**WHAT YOU ARE ASKED TO DO**
Quote exactly and only this range of lines in the data below: the line that holds "name: lapels[side] for" to the line that holds "obj.parent = empty", both included.

===== RAW DATA =====

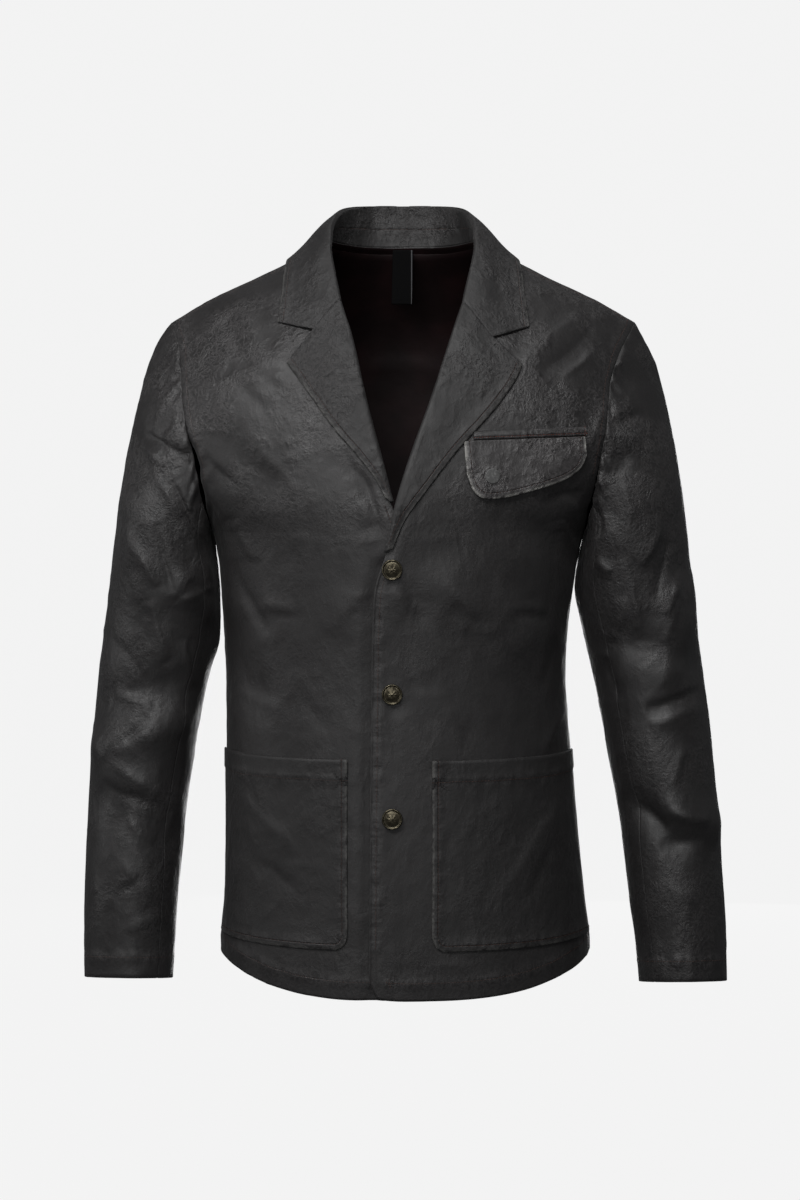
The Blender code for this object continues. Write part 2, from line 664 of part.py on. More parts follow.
def collar_frame(s):
    """Neck seam, roll centre, outer edge and the two directions of the collar's section at s."""
    place, side = abs(s), LEFT if s >= 0 else RIGHT
    at = {key: curve(place) for key, curve in collar_at.items()}
    if place <= NECK_POINT:
        seam = Vector((side * back_neck["x"](place), back_neck["y"](place), at["seam_z"]))
    else:
        seam, _ = body_point(side, side * front_edge[side](at["seam_z"]), at["seam_z"], 0.0)
    turn = Vector((side * at["turn_x"], at["turn_y"], at["turn_z"]))
    x, z = side * at["edge_x"], at["edge_z"]
    behind = Vector((x, torso_y(x, z, BACK) + REST + FOLDED + 2.5, z + 1.5))
    before, _ = body_point(side, x, min(z, shoulder_height(abs(x)) - 1), REST + FOLDED + 1)
    edge = behind.lerp(before, ease((place - 0.5) / 0.12))
    forward = ease((place - NECK_POINT) / 0.42)
    crest = Vector((0, 0, 1)).lerp(Vector((0, -0.93, 0.36)), forward).normalized()
    away = edge - turn
    away = (away - crest * away.dot(crest)).normalized()
    return seam, turn, edge, crest, away


def fall_grid(lapels):
    """The collar's fall: up from the stand, over the roll and down to its outer edge."""
    ends = {}
    for side, rows in lapels.items():
        gorge, line = GORGE[side], [point.copy() for point in rows[-1][:7]]
        for share in (0.36, 0.7, 1.0):
            x = side * mix(gorge.notch_x, gorge.corner_x, share)
            z = mix(gorge.notch_z, gorge.corner_z, share)
            point, _ = body_point(side, x, z, mix(3.9, REST + FOLDED, share))
            line.append(point)
        ends[side] = line
    own_ends = {side: fall_section(side * 1.0) for side in ends}
    rows = []
    for step in range(-COLLAR_STEPS, COLLAR_STEPS + 1):
        s = step / COLLAR_STEPS
        side = LEFT if s >= 0 else RIGHT
        line = fall_section(s)
        for k, point in enumerate(line):
            fade = ease((abs(s) - 0.5) / 0.5) if k > 3 else ease((abs(s) - 0.7) / 0.3)
            point += (ends[side][k] - own_ends[side][k]) * fade
        rows.append(ends[side] if abs(s) == 1 else line)
    return rows


def fall_section(s):
    seam, turn, edge, crest, away = collar_frame(s)
    radius = mix(4.0, ROLL_RADIUS, ease((abs(s) - 0.5) / 0.4))
    line = [round_point(turn, away, crest, radius, angle) for angle in (-90, -45, 0)]
    start = mix(seam - away * CLOTH, line[0], 0.48)
    peak = turn + crest * radius
    for share in (0.12, 0.28, 0.47, 0.66, 0.84, 1.0):
        point = peak.lerp(edge, share)
        line.append(point + crest * 3.5 * math.sin(math.pi * min(share * 1.4, 1.0)))
    return [start] + line


def stand_grid(fall):
    """The collar's stand: from the neck seam up to the seam inside the fall."""
    last = round(STAND_END * COLLAR_STEPS)
    rows = []
    for step in range(-last, last + 1):
        seam, _, _, crest, away = collar_frame(step / COLLAR_STEPS)
        foot = seam - away * CLOTH + crest * SEAM_GAP
        head = fall[step + COLLAR_STEPS][0]
        rows.append([foot.lerp(head, share) for share in (0.0, 0.5, 1.0)])
    return rows


# ---------------------------------------------------------------- pieces that lie on the body
def pocket_grids(side, rows, normals):
    """Inner and outer points of a patch pocket, made from the front's own points."""
    pocket = POCKET[side]
    heights = list(LOW_ROWS)
    band = pocket.top - POCKET_BAND
    lines = [pocket.bottom, pocket.bottom + 12, band - 1.5, band, pocket.top]
    lines += [z for z in LOW_ROWS if pocket.bottom + 20 < z < band - 8]
    inner, outer = [], []
    for z in sorted(lines):
        row = where(heights, z)
        places = [side * on_grid(rows, row, i).x for i in range(len(rows[0]))]
        columns = [where(places, pocket.inner + POCKET_CORNER * share) for share in CORNER_STEPS]
        columns += [i for i in range(len(places) - 1) if i > columns[-1] + 0.15]
        columns.append(where(places, places[-1] - POCKET_SIDE_GAP))
        thick = CLOTH + (BAND_EXTRA if z >= band else 0.0)
        inner_line, outer_line = [], []
        for number, column in enumerate(columns):
            reach = 1 - CORNER_STEPS[number] if number < len(CORNER_STEPS) else 0.0
            corner = POCKET_CORNER * (1 - math.sqrt(1 - reach**2))
            raised = where(heights, z + (corner if z == pocket.bottom else 0.0))
            point = on_grid(rows, raised, column)
            normal = on_grid(normals, raised, column).normalized()
            inner_line.append(point + normal * LAID_GAP)
            outer_line.append(point + normal * (LAID_GAP + thick))
        inner.append(inner_line)
        outer.append(outer_line)
    return inner, outer


def surface_of(rows):
    """The faceted outside of a piece, to lay other pieces on."""
    points = [point for line in rows for point in line]
    return BVHTree.FromPolygons(points, grid_triangles(len(rows), len(rows[0])))


def laid(surface, x, z, lift):
    """A point on a surface as seen from the front, moved out by lift."""
    hit, _, _, _ = surface.ray_cast(Vector((x, -500, z)), Vector((0, 1, 0)))
    _, normal = body_point(LEFT, x, z, 0.0)
    return hit + normal * lift, normal


def line_height(line, x):
    return mix(line.z0, line.z1, (x - line.x0) / (line.x1 - line.x0))


def flap_grids(surface):
    """Inner and outer points of the slanting chest flap, which hangs a little off the chest."""
    inner, outer = [], []
    for share in (0.0, 0.12, 0.4, 0.7, 1.0):
        lift = mix(LAID_GAP, FLAP_STANDS_OFF, ease(share))
        inner_line, outer_line = [], []
        for cut in FLAP:
            x = mix(cut.top_x, cut.foot_x, share)
            z = mix(line_height(FLAP_TOP, cut.top_x), cut.foot_z, share)
            inner_line.append(laid(surface, x, z, lift)[0])
            outer_line.append(laid(surface, x, z, lift + FOLDED)[0])
        inner.append(inner_line)
        outer.append(outer_line)
    return inner, outer


def welt_grids(surface):
    """Inner and outer points of the welt above the flap."""
    inner, outer = [], []
    for share in (0.0, 0.5, 1.0):
        bulge = CLOTH + 0.8 * math.sin(math.pi * share)
        inner_line, outer_line = [], []
        for i in range(9):
            x = mix(WELT_TOP.x0, WELT_TOP.x1, i / 8)
            z = line_height(WELT_TOP, x) - WELT_DEPTH * (1 - share)
            inner_line.append(laid(surface, x, z, LAID_GAP)[0])
            outer_line.append(laid(surface, x, z, LAID_GAP + bulge)[0])
        inner.append(inner_line)
        outer.append(outer_line)
    return inner, outer


def disc(name, centre, normal, profile, look, sides):
    """A turned piece on an axis: profile rows are radius and height along the normal."""
    across = normal.orthogonal().normalized()
    beside = normal.cross(across)
    points, faces = [], []
    for radius, height in profile:
        for k in range(sides):
            angle = math.tau * k / sides
            spoke = across * math.cos(angle) + beside * math.sin(angle)
            points.append(centre + spoke * radius + normal * height)
    for ring in range(len(profile) - 1):
        for k in range(sides):
            a, b = ring * sides + k, ring * sides + (k + 1) % sides
            faces.append((a, b, b + sides, a + sides))
    faces.append(tuple(reversed(range(sides))))
    faces.append(tuple((len(profile) - 1) * sides + k for k in range(sides)))
    return mesh_object(name, points, faces, look)


BUTTON_PROFILE = (  # radius and height, from the foot of the shank to the raised middle
    (3.0, 0.0), (3.0, 1.4), (BUTTON - 1.6, 1.8), (BUTTON, 2.9),
    (BUTTON - 0.6, 3.8), (BUTTON - 1.6, 3.4), (3.0, 4.1),
)
SNAP_PROFILE = ((SNAP - 0.8, 0.0), (SNAP, 0.5), (SNAP - 0.6, 1.3), (3.0, 1.6))


def label_grids():
    """A small woven tab that hangs from the neck seam at the centre back."""
    inner, outer = [], []
    for share in (0.0, 0.5, 1.0):
        z = -7.5 - LABEL_DROP * share
        y = mix(62.7, 64.7, share)
        offsets = (-LABEL_WIDTH / 2, 0.0, LABEL_WIDTH / 2)
        outer.append([Vector((x, y, z)) for x in offsets])
        inner.append([Vector((x, y + 1.0, z)) for x in offsets])
    return inner, outer


def lining_wall(rows, own, shared, look):
    """The back's lining, on every second row and column, closest to the cloth at the neck."""
    top = len(rows) - 1
    picked = list(range(top - 3, 2, -2))[::-1] + [top - 2, top - 1, top]
    columns = range(1, len(rows[0]) - 1, 2)
    line_rows, line_own, line_shared = [
        [[grid[j][i] for i in columns] for j in picked] for grid in (rows, own, shared)
    ]
    gaps = [2.5] * (len(picked) - 1) + [0.8]
    outer = [
        moved_in([points], [a], [b], CLOTH + gap)[0]
        for points, a, b, gap in zip(line_rows, line_own, line_shared, gaps)
    ]
    cloth("back_lining", outer, line_own, line_own, LINING, look, 1.0)


# ---------------------------------------------------------------- looks
def look(name, colour, roughness, metallic=0.0):
    material = bpy.data.materials.new(name)
    material.use_nodes = True
    shader = material.node_tree.nodes["Principled BSDF"]
    shader.inputs["Base Color"].default_value = (*colour, 1.0)
    shader.inputs["Roughness"].default_value = roughness
    shader.inputs["Metallic"].default_value = metallic
    return material


# ---------------------------------------------------------------- the whole blazer
def shell_grids():
    """The body and sleeve pieces as grids, and for each a way to tell its inside."""
    fronts = {side: front_grid(side) for side in SIDES}
    back = back_grid()
    grids = {"front_" + name: fronts[side] for side, name in SIDES.items()}
    grids["back"] = back
    insides = dict.fromkeys(grids, lambda point: Vector((0, 0, point.z)))
    for side, name in SIDES.items():
        rings = sleeve_rings(side, fronts[side], back)
        axis = [(ring[0] + ring[HALF_RING]) / 2 for ring in rings]
        front_seam, back_seam = SLEEVE_SEAMS
        grids["sleeve_top_" + name] = columns_of(rings, back_seam, 2 * HALF_RING + front_seam)
        grids["sleeve_under_" + name] = columns_of(rings, front_seam, back_seam)
        for piece in ("sleeve_top_", "sleeve_under_"):
            insides[piece + name] = lambda point, axis=axis: min(
                axis, key=lambda middle: (middle - point).length
            )
    return grids, insides


def main():
    for old in list(bpy.data.objects):
        bpy.data.objects.remove(old)
    shell = look("coated_cloth", (0.030, 0.028, 0.027), 0.42)
    lining_look = look("lining", (0.030, 0.012, 0.012), 0.6)
    brass = look("antique_brass", (0.32, 0.24, 0.13), 0.38, 1.0)
    snap_look = look("snap_metal", (0.10, 0.10, 0.10), 0.45, 0.8)
    label_look = look("label_tape", (0.02, 0.02, 0.02), 0.7)

    grids, insides = shell_grids()
    _, shared = shared_normals(grids, insides)
    grids = {name: folded(rows, shared[name]) for name, rows in grids.items()}
    own, shared = shared_normals(grids, insides)
    for name, rows in grids.items():
        cloth(name, rows, own[name], shared[name], CLOTH, shell)
    lining_wall(grids["back"], own["back"], shared["back"], lining_look)

    lapels = {}
    for side, name in SIDES.items():
        rows, normals = grids["front_" + name], own["front_" + name]
        inner, outer = pocket_grids(side, rows, normals)
        wall("patch_pocket_" + name, outer, inner, shell)
        lapels[side] = lapel_sections(side, rows, normals)

    trim = {"lapel_" + name: lapels[side] for side, name in SIDES.items()}
    trim_insides = dict.fromkeys(trim, lambda point: point + Vector((0, 100, 0)))
    trim["collar_fall"] = fall_grid(lapels)
    trim_insides["collar_fall"] = lambda point: point - Vector((0, 0, 100))
    trim["collar_stand"] = stand_grid(trim["collar_fall"])
    trim_insides["collar_stand"] = lambda point: point * 2
    own, shared = shared_normals(trim, trim_insides)
    for name, rows in trim.items():
        depth = CLOTH if name == "collar_stand" else FOLDED
        cloth(name, rows, own[name], shared[name], depth, shell)

    surface = surface_of(grids["front_left"])
    inner, outer = welt_grids(surface)
    wall("chest_welt", outer, inner, shell)
    inner, outer = flap_grids(surface)
    wall("chest_flap", outer, inner, shell)
    foot, normal = laid(surface_of(outer), SNAP_X, SNAP_Z, LAID_GAP)
    disc("flap_snap", foot, normal, SNAP_PROFILE, snap_look, 16)
    for number, z in enumerate(BUTTON_Z, 1):
        foot, normal = laid(surface, BUTTON_X, z, LAID_GAP)
        disc(f"button_{number}", foot, normal, BUTTON_PROFILE, brass, 18)
    inner, outer = label_grids()
    wall("neck_label", outer, inner, label_look)


main()
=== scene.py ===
"""The looks of the blazer: each cut piece again as a fine sheet of coated cloth, with its folds,
creases, seams and stitches, on the form that the frame gives.

Sizes are in millimetres and become metres when a mesh is made. +X is the wearer's left, -Y the
front, +Z up, and the origin is midway between the neck points of the shoulder seams.
"""

import math
from bisect import bisect_right
from collections import namedtuple

import bpy
import numpy as np
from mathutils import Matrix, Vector
from mathutils.bvhtree import BVHTree
from mathutils.kdtree import KDTree


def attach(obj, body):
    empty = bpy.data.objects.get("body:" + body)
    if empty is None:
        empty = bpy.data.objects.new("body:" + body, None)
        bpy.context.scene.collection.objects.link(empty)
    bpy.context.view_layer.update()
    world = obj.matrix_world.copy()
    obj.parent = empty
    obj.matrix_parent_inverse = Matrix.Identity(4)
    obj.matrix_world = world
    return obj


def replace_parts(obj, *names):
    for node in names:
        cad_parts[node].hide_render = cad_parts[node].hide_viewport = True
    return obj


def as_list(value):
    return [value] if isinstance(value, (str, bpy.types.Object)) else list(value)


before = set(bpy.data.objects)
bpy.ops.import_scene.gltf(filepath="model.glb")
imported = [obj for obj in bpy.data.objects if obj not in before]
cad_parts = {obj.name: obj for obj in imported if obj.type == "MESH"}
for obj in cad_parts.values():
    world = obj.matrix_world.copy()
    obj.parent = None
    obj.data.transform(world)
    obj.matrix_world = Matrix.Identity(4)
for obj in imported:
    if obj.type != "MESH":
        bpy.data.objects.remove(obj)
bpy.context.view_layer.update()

MM = 0.001
RIGHT, LEFT = -1, 1  # the wearer's sides, as signs of X
SIDES = {RIGHT: "right", LEFT: "left"}
FRONT, BACK = -1, 1  # the faces, as signs of Y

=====

**ANSWER IN FULL**
    trim = {"lapel_" + name: lapels[side] for side, name in SIDES.items()}
    trim_insides = dict.fromkeys(trim, lambda point: point + Vector((0, 100, 0)))
    trim["collar_fall"] = fall_grid(lapels)
    trim_insides["collar_fall"] = lambda point: point - Vector((0, 0, 100))
    trim["collar_stand"] = stand_grid(trim["collar_fall"])
    trim_insides["collar_stand"] = lambda point: point * 2
    own, shared = shared_normals(trim, trim_insides)
    for name, rows in trim.items():
        depth = CLOTH if name == "collar_stand" else FOLDED
        cloth(name, rows, own[name], shared[name], depth, shell)

    surface = surface_of(grids["front_left"])
    inner, outer = welt_grids(surface)
    wall("chest_welt", outer, inner, shell)
    inner, outer = flap_grids(surface)
    wall("chest_flap", outer, inner, shell)
    foot, normal = laid(surface_of(outer), SNAP_X, SNAP_Z, LAID_GAP)
    disc("flap_snap", foot, normal, SNAP_PROFILE, snap_look, 16)
    for number, z in enumerate(BUTTON_Z, 1):
        foot, normal = laid(surface, BUTTON_X, z, LAID_GAP)
        disc(f"button_{number}", foot, normal, BUTTON_PROFILE, brass, 18)
    inner, outer = label_grids()
    wall("neck_label", outer, inner, label_look)


main()
=== scene.py ===
"""The looks of the blazer: each cut piece again as a fine sheet of coated cloth, with its folds,
creases, seams and stitches, on the form that the frame gives.

Sizes are in millimetres and become metres when a mesh is made. +X is the wearer's left, -Y the
front, +Z up, and the origin is midway between the neck points of the shoulder seams.
"""

import math
from bisect import bisect_right
from collections import namedtuple

import bpy
import numpy as np
from mathutils import Matrix, Vector
from mathutils.bvhtree import BVHTree
from mathutils.kdtree import KDTree


def attach(obj, body):
    empty = bpy.data.objects.get("body:" + body)
    if empty is None:
        empty = bpy.data.objects.new("body:" + body, None)
        bpy.context.scene.collection.objects.link(empty)
    bpy.context.view_layer.update()
    world = obj.matrix_world.copy()
    obj.parent = empty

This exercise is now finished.